Davidson noted on the report form that the guns were necessary to defend the officers, to prevent Benton’s escape and to make an arrest. Benton was not arrested or charged with a crime, was locked in his apartment for most of the encounter, and said he was not at all aggressive toward the police.
“But I wouldn’t let them in,” Benton said. “That’s what really seemed to escalate their attitudes.”
After the Portland Tribune began asking questions about this incident and whether the report had been filled out accurately, Smith said he called Lynnae Berg, police bureau assistant chief of operations.
He said she told him she was concerned that inconsistencies in filling out the reports made information contained in any of them suspect — something the police bureau could not afford as it begins its first-ever review of the reports, which officers have filled out since July 2004.
Berg also told Smith, the commander said, that the police bureau should immediately review how officers are instructed to fill out the reports and that the issue would be raised at a public Independent Police Review Division meeting this week. IPR’s public calendar shows no such meeting, though there is a Citizen Review Committee meeting next Tuesday.
Berg said in an e-mail that it was a routine review to ensure the reports’ accuracy.
“You’re damn right this is a problem,” Benton said. “It means police can put whatever they want on that piece of paper to make their actions look justified. I’m guessing they just looked me up and put something down in their report later on to make me look bad.”

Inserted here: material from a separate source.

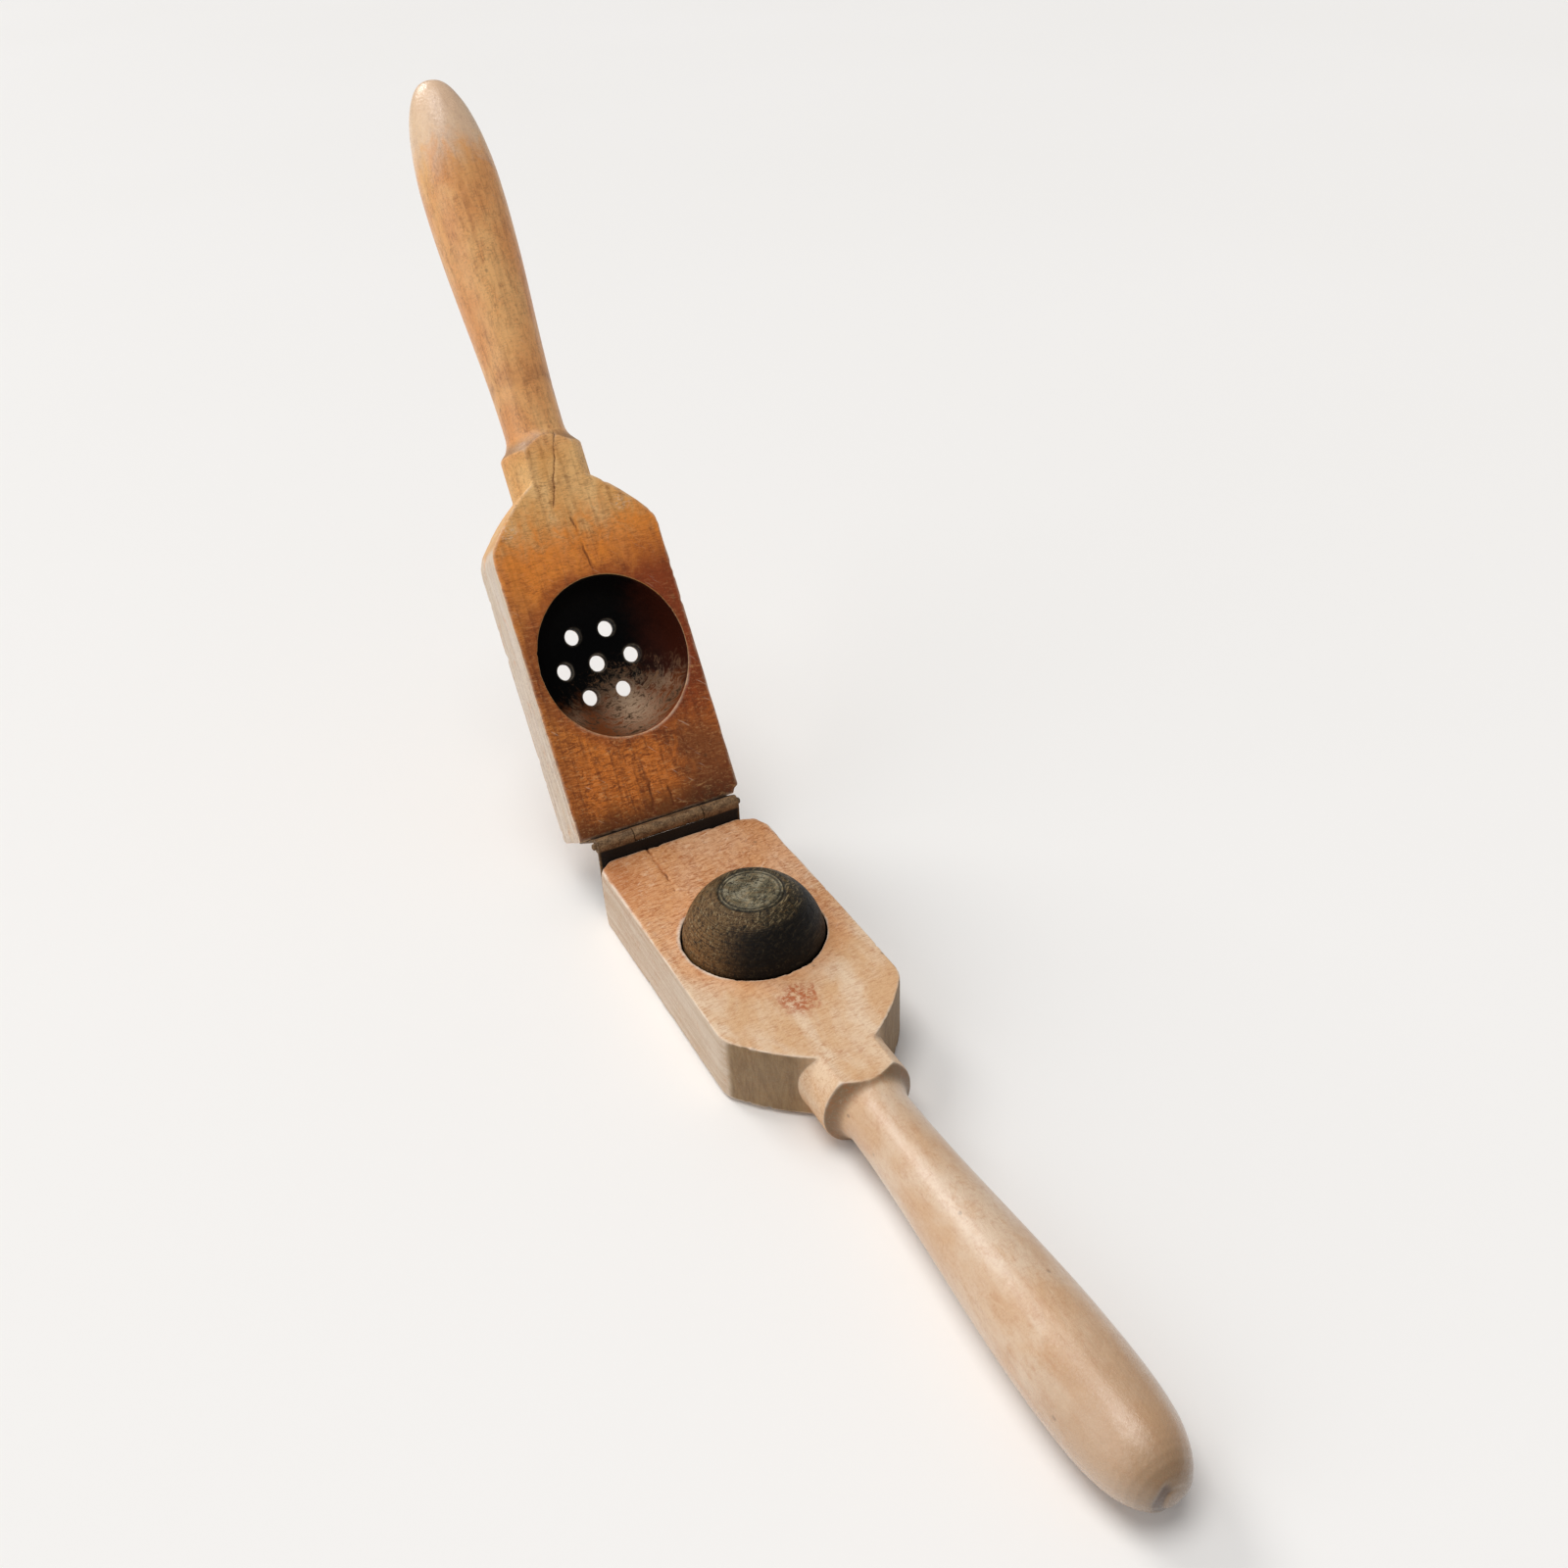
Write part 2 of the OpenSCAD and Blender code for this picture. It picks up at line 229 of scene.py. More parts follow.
class Graph:
    """A short way to write a material's nodes. Most methods take sockets or numbers and return a socket."""

    def __init__(self, name):
        self.material = bpy.data.materials.new(name)
        self.material.use_nodes = True
        self.tree = self.material.node_tree
        self.shader = self.tree.nodes["Principled BSDF"]

    def put(self, socket, value):
        if isinstance(value, bpy.types.NodeSocket):
            self.tree.links.new(value, socket)
        elif value is not None:
            socket.default_value = value

    def node(self, kind, **settings):
        made = self.tree.nodes.new(kind)
        for key, value in settings.items():
            setattr(made, key, value)
        return made

    def attribute(self, name, vector=True):
        made = self.node("ShaderNodeAttribute", attribute_name=name)
        return made.outputs["Vector" if vector else "Fac"]

    def maths(self, operation, a, b=0.0):
        made = self.node("ShaderNodeMath", operation=operation)
        for socket, value in zip(made.inputs, (a, b)):
            self.put(socket, value)
        return made.outputs[0]

    def add(self, value, *others):
        for other in others:
            value = self.maths("ADD", value, other)
        return value

    def times(self, value, *others):
        for other in others:
            value = self.maths("MULTIPLY", value, other)
        return value

    def invert(self, value):
        return self.maths("SUBTRACT", 1.0, value)

    def swing(self, value, width):
        """A noise of 0 to 1 as a shift of up to half of width either way."""
        return self.times(self.maths("SUBTRACT", value, 0.5), width)

    def split(self, vector):
        made = self.node("ShaderNodeSeparateXYZ")
        self.put(made.inputs[0], vector)
        return made.outputs[0], made.outputs[1], made.outputs[2]

    def join(self, x, y, z):
        made = self.node("ShaderNodeCombineXYZ")
        for socket, value in zip(made.inputs, (x, y, z)):
            self.put(socket, value)
        return made.outputs[0]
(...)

Benton said he has lived in apartment No. 4 in the building for five years. He said he keeps a handgun locked in a chest in his closet and keeps ammunition separate.
A few traffic tickets are Benton’s only convictions. He was arrested in 1980 on a homicide charge but a Multnomah County grand jury did not indict him, finding that he acted in self-defense, records show.
And a 1997 arrest for a felony aggravated assault with a handgun charge was reduced to misdemeanor menacing, a charge that ultimately was dropped, records show.
But the officers with guns pointed at his door knew none of that. They didn’t even learn his name until afterward. Their written reports invariably call him an “unidentified male,” who was “later identified as Gregory Benton.”